**RECORDED DATA**

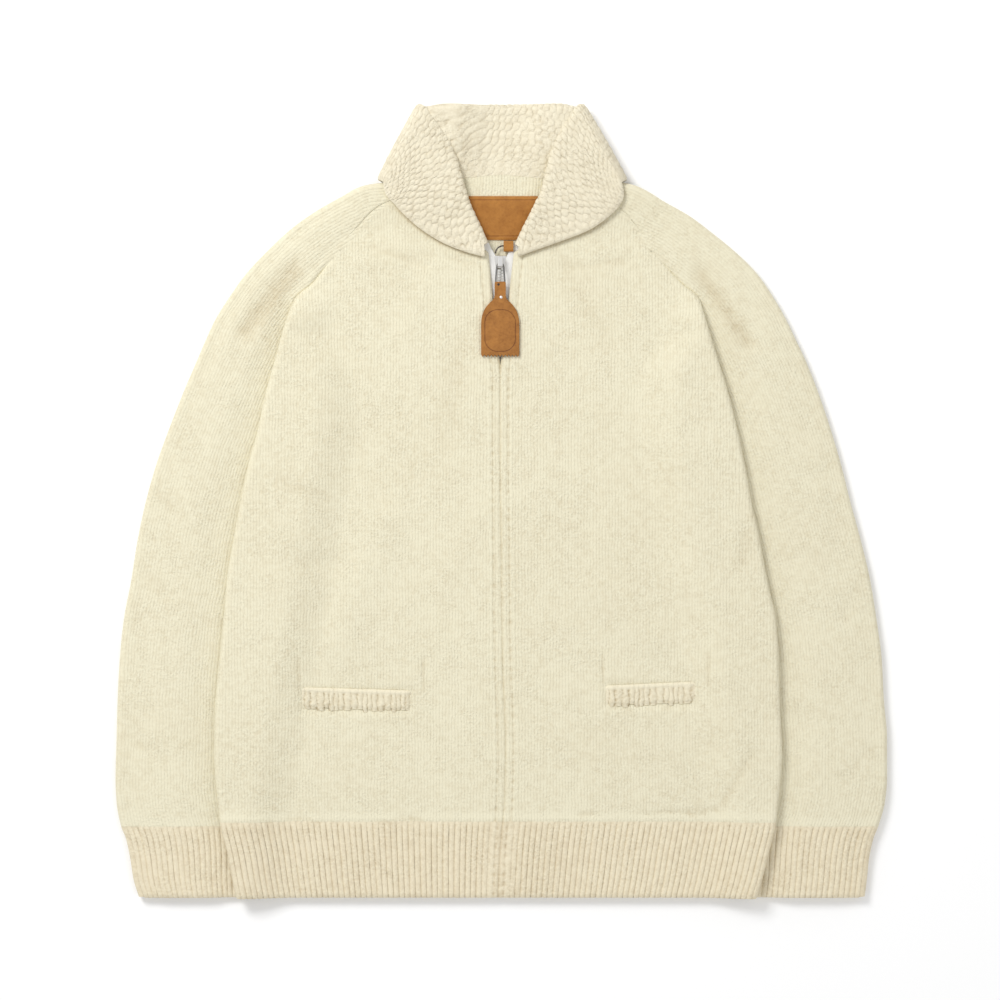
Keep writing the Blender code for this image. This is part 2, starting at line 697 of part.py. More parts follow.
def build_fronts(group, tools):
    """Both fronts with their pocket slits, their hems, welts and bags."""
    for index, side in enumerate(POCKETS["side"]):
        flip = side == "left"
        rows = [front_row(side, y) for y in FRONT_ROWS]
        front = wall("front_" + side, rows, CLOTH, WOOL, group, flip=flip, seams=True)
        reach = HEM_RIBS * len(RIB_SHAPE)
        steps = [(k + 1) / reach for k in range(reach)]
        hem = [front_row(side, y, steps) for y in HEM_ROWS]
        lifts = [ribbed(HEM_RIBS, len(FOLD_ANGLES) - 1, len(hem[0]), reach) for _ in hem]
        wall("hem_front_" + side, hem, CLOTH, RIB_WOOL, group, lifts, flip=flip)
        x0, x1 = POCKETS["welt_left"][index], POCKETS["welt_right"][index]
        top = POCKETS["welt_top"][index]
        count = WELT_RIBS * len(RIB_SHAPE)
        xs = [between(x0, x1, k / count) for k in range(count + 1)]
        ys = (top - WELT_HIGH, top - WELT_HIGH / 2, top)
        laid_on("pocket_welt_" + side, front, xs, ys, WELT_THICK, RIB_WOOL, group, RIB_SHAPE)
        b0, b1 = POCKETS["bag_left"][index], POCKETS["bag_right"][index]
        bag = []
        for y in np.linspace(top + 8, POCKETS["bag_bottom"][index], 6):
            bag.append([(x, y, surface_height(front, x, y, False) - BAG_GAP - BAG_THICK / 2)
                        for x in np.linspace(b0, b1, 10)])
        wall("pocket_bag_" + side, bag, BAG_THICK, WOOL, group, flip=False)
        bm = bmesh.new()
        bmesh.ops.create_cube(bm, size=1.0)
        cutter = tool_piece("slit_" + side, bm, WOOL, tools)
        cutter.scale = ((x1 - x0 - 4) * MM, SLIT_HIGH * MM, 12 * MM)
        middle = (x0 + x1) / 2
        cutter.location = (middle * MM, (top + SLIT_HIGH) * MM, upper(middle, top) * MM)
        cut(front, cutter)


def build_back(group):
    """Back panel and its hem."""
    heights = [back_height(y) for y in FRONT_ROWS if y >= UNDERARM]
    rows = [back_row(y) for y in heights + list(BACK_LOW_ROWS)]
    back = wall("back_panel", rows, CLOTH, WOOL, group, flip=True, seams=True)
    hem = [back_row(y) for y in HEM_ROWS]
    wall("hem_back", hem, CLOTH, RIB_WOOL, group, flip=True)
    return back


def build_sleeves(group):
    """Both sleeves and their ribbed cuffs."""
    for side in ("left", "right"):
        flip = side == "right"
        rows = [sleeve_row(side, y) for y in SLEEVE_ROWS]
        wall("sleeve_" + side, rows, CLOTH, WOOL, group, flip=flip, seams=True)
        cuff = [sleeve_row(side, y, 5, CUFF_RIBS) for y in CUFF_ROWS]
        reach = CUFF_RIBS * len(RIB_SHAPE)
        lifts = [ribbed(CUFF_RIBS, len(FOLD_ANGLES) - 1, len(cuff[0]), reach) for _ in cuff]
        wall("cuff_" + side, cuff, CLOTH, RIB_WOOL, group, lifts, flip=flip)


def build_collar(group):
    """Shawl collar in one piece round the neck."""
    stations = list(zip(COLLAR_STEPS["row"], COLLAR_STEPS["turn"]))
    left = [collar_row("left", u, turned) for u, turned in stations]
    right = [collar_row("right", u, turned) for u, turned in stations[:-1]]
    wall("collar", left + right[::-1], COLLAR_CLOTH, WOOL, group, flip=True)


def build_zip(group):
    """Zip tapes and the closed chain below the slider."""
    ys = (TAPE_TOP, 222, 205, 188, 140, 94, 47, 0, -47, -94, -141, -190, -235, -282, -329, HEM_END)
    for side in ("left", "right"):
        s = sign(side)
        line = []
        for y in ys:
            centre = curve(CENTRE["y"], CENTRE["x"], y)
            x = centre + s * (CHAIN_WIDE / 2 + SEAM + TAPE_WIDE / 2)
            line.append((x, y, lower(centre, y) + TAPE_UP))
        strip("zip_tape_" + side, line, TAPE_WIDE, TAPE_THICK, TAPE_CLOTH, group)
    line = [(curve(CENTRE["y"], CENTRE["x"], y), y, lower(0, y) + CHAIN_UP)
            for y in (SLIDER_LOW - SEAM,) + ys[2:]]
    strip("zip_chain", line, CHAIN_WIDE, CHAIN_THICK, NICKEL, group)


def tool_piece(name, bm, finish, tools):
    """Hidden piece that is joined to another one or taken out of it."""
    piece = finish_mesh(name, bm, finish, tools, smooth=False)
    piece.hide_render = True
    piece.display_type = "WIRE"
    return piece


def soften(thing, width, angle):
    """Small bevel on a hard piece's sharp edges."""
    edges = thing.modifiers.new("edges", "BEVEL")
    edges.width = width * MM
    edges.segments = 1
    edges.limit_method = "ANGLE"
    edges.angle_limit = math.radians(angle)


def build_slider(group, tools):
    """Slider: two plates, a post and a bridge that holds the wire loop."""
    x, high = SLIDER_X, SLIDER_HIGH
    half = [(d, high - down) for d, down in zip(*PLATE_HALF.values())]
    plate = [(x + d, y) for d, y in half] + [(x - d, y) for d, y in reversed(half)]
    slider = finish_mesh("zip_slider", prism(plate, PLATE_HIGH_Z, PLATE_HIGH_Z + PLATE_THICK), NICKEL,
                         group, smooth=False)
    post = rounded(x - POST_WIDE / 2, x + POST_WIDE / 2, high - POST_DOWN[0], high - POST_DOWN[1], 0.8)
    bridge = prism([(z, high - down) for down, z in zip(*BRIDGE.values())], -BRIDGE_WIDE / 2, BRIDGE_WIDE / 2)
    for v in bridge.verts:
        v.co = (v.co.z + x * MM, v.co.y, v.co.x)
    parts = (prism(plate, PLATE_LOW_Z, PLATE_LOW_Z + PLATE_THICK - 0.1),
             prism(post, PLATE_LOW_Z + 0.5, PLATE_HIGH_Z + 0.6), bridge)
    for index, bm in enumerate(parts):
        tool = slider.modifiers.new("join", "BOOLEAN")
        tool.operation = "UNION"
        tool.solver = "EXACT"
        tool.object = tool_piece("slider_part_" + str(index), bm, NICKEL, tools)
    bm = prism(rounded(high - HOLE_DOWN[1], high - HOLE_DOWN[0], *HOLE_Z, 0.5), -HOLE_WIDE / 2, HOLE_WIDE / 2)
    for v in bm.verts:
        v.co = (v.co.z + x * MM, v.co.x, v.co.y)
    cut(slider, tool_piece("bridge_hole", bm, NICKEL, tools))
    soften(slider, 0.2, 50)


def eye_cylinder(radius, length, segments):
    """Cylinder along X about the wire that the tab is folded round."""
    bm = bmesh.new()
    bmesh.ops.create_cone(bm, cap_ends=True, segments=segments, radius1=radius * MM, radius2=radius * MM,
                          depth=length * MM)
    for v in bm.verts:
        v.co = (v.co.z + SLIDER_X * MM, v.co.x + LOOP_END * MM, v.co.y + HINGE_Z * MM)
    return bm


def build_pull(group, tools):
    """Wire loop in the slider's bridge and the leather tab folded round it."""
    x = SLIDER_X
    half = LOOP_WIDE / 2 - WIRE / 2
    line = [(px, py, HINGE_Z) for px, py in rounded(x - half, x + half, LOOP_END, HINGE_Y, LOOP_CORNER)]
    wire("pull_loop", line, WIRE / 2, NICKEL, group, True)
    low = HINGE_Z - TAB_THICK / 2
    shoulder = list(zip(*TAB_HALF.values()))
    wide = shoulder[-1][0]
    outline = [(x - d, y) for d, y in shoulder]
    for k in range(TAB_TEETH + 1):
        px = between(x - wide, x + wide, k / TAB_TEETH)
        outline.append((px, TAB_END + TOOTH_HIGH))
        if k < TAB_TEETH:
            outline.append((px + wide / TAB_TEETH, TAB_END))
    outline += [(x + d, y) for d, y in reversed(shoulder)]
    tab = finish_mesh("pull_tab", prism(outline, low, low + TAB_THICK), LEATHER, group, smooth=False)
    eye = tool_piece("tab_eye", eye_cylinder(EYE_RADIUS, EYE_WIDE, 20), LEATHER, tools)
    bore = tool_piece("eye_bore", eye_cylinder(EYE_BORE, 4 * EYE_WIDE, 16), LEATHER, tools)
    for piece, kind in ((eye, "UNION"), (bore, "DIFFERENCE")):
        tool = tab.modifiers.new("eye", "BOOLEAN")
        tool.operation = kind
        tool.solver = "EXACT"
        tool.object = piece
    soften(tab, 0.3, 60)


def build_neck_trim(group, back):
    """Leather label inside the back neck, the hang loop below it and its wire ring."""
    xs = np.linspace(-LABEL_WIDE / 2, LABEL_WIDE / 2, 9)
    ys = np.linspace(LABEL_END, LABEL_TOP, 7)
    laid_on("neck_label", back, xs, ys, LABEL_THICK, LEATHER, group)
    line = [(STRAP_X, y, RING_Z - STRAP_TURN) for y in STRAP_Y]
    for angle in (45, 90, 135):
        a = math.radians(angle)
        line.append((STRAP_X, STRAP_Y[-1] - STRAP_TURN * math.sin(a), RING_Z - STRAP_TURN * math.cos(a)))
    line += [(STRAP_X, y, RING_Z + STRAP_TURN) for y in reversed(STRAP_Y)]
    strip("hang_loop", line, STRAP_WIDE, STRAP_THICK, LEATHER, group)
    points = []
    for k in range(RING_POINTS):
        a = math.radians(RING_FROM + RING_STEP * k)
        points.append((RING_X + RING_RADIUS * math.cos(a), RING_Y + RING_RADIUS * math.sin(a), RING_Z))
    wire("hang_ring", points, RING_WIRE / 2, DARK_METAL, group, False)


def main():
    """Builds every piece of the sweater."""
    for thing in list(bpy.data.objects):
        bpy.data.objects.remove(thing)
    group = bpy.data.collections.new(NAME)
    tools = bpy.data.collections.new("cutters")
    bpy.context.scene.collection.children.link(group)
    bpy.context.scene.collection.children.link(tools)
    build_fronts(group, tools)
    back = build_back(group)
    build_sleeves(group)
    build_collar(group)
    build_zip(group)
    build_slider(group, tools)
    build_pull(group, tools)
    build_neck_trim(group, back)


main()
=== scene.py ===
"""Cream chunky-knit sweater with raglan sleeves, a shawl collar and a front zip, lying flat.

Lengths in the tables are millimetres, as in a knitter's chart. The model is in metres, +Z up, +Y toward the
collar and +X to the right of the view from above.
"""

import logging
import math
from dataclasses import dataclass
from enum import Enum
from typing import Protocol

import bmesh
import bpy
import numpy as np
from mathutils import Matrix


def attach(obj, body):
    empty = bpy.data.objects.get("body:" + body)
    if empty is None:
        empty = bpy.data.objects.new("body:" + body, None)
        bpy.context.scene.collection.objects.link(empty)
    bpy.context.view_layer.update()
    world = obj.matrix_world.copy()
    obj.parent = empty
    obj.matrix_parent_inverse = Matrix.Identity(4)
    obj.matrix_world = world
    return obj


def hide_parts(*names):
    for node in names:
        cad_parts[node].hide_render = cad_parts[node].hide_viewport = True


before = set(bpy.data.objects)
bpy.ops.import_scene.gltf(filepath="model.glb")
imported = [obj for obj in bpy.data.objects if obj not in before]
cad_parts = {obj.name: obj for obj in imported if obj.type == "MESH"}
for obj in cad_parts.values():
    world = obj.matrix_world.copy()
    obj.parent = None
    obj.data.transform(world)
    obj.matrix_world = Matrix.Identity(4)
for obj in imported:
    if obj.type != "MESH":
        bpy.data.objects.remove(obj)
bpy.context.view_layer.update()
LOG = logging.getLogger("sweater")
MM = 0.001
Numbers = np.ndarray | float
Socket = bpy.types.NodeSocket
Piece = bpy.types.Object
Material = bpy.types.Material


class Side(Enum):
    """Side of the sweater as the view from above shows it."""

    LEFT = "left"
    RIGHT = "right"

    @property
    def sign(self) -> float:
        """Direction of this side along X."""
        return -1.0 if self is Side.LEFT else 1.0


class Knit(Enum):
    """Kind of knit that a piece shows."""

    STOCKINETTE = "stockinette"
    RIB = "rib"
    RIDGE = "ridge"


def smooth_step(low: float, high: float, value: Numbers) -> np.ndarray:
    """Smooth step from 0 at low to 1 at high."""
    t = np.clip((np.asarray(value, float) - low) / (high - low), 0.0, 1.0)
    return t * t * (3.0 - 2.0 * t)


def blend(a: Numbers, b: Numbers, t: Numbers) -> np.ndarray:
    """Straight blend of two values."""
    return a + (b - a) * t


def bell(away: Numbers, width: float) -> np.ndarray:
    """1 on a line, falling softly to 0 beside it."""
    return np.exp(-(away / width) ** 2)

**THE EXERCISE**
Your task is to reproduce exactly the lines beginning at the line containing "back = build_back(group)" and ending at the line containing "the sweater as", inclusive.

**TASK ANSWER**
    back = build_back(group)
    build_sleeves(group)
    build_collar(group)
    build_zip(group)
    build_slider(group, tools)
    build_pull(group, tools)
    build_neck_trim(group, back)


main()
=== scene.py ===
"""Cream chunky-knit sweater with raglan sleeves, a shawl collar and a front zip, lying flat.

Lengths in the tables are millimetres, as in a knitter's chart. The model is in metres, +Z up, +Y toward the
collar and +X to the right of the view from above.
"""

import logging
import math
from dataclasses import dataclass
from enum import Enum
from typing import Protocol

import bmesh
import bpy
import numpy as np
from mathutils import Matrix


def attach(obj, body):
    empty = bpy.data.objects.get("body:" + body)
    if empty is None:
        empty = bpy.data.objects.new("body:" + body, None)
        bpy.context.scene.collection.objects.link(empty)
    bpy.context.view_layer.update()
    world = obj.matrix_world.copy()
    obj.parent = empty
    obj.matrix_parent_inverse = Matrix.Identity(4)
    obj.matrix_world = world
    return obj


def hide_parts(*names):
    for node in names:
        cad_parts[node].hide_render = cad_parts[node].hide_viewport = True


before = set(bpy.data.objects)
bpy.ops.import_scene.gltf(filepath="model.glb")
imported = [obj for obj in bpy.data.objects if obj not in before]
cad_parts = {obj.name: obj for obj in imported if obj.type == "MESH"}
for obj in cad_parts.values():
    world = obj.matrix_world.copy()
    obj.parent = None
    obj.data.transform(world)
    obj.matrix_world = Matrix.Identity(4)
for obj in imported:
    if obj.type != "MESH":
        bpy.data.objects.remove(obj)
bpy.context.view_layer.update()
LOG = logging.getLogger("sweater")
MM = 0.001
Numbers = np.ndarray | float
Socket = bpy.types.NodeSocket
Piece = bpy.types.Object
Material = bpy.types.Material


class Side(Enum):
    """Side of the sweater as the view from above shows it."""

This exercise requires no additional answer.